GOAL
Reproduce all entries precisely as they are written.

PROVIDED DATA
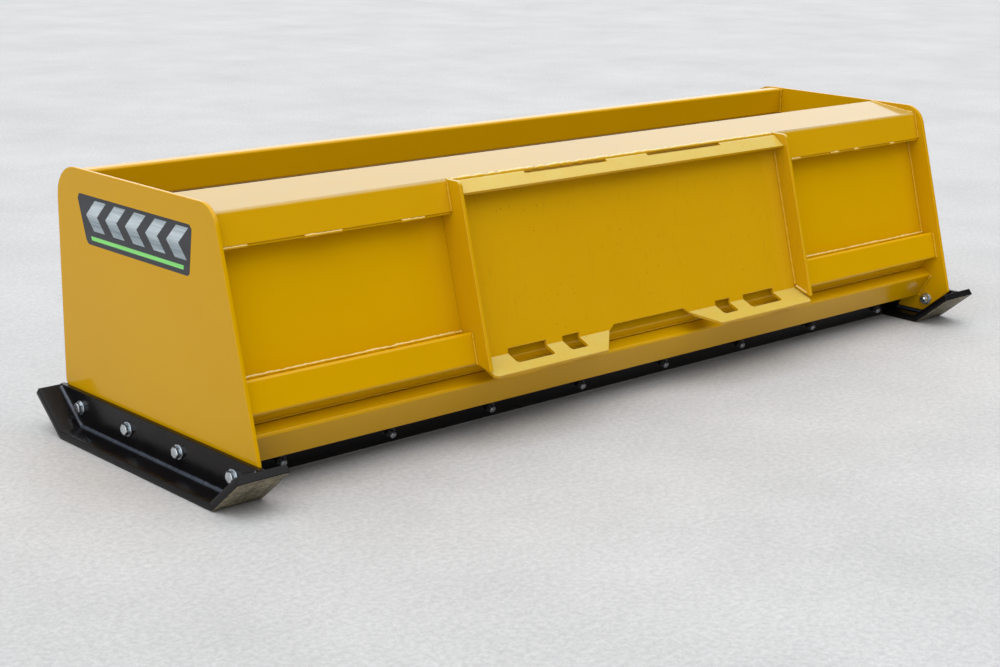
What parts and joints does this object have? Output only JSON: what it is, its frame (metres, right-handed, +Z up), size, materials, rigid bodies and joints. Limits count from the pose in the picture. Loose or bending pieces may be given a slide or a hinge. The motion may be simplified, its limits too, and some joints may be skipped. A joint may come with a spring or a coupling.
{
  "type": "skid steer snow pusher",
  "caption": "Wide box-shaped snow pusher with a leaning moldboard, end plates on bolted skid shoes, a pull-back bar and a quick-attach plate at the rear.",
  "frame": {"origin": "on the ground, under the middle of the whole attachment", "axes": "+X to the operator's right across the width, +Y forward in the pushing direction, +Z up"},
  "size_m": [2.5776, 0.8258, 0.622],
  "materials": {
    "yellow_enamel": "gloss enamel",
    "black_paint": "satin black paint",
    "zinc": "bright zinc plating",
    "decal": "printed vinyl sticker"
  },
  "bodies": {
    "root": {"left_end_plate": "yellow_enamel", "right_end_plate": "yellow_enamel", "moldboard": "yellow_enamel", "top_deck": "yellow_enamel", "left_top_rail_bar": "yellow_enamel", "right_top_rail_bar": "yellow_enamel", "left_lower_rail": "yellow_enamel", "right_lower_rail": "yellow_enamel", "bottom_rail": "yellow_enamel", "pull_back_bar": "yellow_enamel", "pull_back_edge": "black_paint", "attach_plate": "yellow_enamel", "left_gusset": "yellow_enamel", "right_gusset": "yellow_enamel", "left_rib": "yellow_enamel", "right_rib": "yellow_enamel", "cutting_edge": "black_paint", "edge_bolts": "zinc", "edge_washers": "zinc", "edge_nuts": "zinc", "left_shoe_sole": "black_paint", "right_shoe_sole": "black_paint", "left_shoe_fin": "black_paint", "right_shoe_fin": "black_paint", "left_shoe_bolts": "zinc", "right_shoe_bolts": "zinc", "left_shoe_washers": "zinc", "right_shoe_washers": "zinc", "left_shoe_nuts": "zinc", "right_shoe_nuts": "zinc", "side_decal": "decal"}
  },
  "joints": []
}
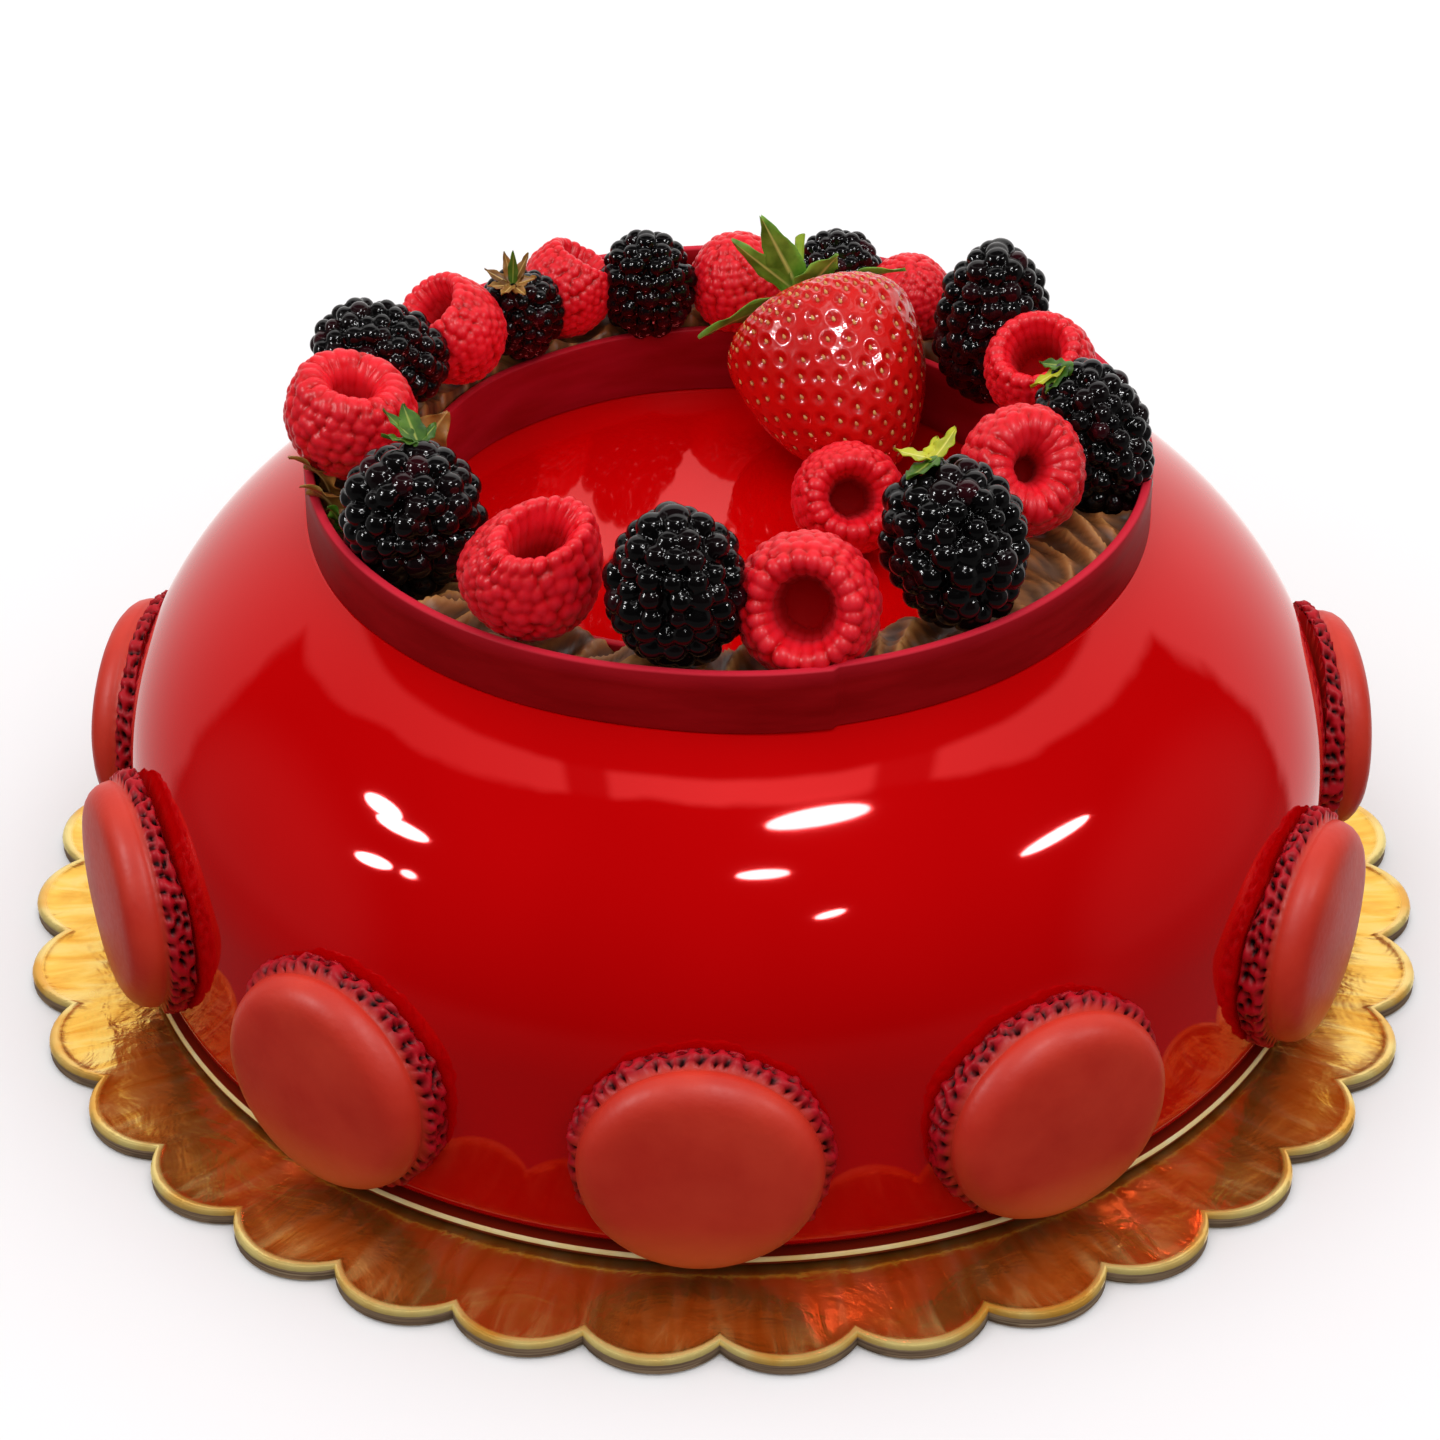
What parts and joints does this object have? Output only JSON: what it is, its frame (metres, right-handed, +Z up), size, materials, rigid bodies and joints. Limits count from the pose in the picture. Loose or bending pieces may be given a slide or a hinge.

FULL SOLUTION
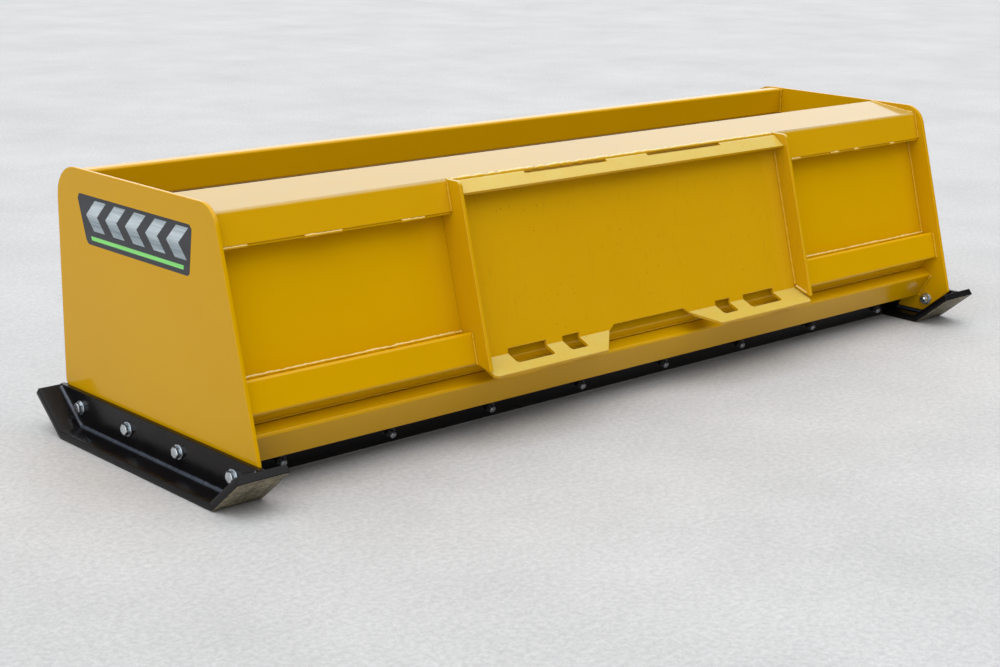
What parts and joints does this object have? Output only JSON: what it is, its frame (metres, right-handed, +Z up), size, materials, rigid bodies and joints. Limits count from the pose in the picture. Loose or bending pieces may be given a slide or a hinge. The motion may be simplified, its limits too, and some joints may be skipped. A joint may come with a spring or a coupling.
{
  "type": "skid steer snow pusher",
  "caption": "Wide box-shaped snow pusher with a leaning moldboard, end plates on bolted skid shoes, a pull-back bar and a quick-attach plate at the rear.",
  "frame": {"origin": "on the ground, under the middle of the whole attachment", "axes": "+X to the operator's right across the width, +Y forward in the pushing direction, +Z up"},
  "size_m": [2.5776, 0.8258, 0.622],
  "materials": {
    "yellow_enamel": "gloss enamel",
    "black_paint": "satin black paint",
    "zinc": "bright zinc plating",
    "decal": "printed vinyl sticker"
  },
  "bodies": {
    "root": {"left_end_plate": "yellow_enamel", "right_end_plate": "yellow_enamel", "moldboard": "yellow_enamel", "top_deck": "yellow_enamel", "left_top_rail_bar": "yellow_enamel", "right_top_rail_bar": "yellow_enamel", "left_lower_rail": "yellow_enamel", "right_lower_rail": "yellow_enamel", "bottom_rail": "yellow_enamel", "pull_back_bar": "yellow_enamel", "pull_back_edge": "black_paint", "attach_plate": "yellow_enamel", "left_gusset": "yellow_enamel", "right_gusset": "yellow_enamel", "left_rib": "yellow_enamel", "right_rib": "yellow_enamel", "cutting_edge": "black_paint", "edge_bolts": "zinc", "edge_washers": "zinc", "edge_nuts": "zinc", "left_shoe_sole": "black_paint", "right_shoe_sole": "black_paint", "left_shoe_fin": "black_paint", "right_shoe_fin": "black_paint", "left_shoe_bolts": "zinc", "right_shoe_bolts": "zinc", "left_shoe_washers": "zinc", "right_shoe_washers": "zinc", "left_shoe_nuts": "zinc", "right_shoe_nuts": "zinc", "side_decal": "decal"}
  },
  "joints": []
}
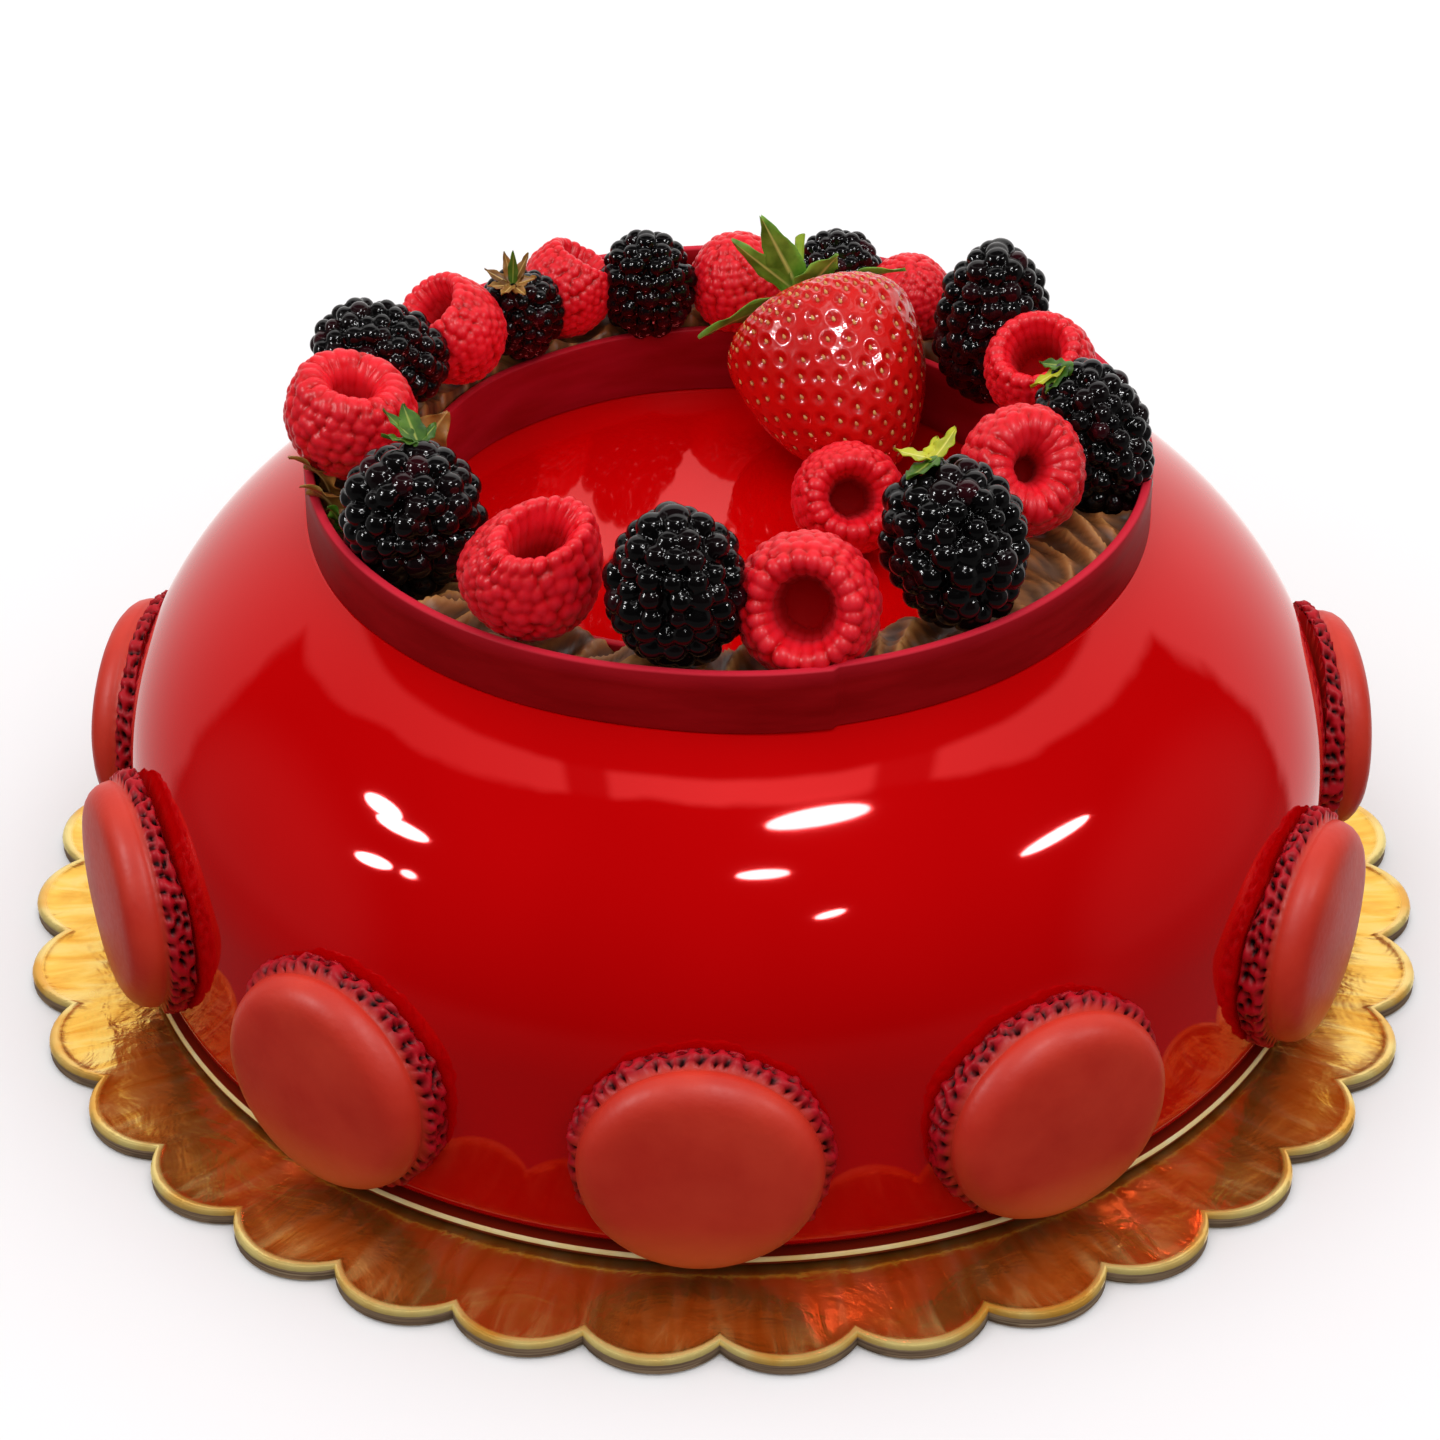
What parts and joints does this object have? Output only JSON: what it is, its frame (metres, right-handed, +Z up), size, materials, rigid bodies and joints. Limits count from the pose in the picture. Loose or bending pieces may be given a slide or a hinge.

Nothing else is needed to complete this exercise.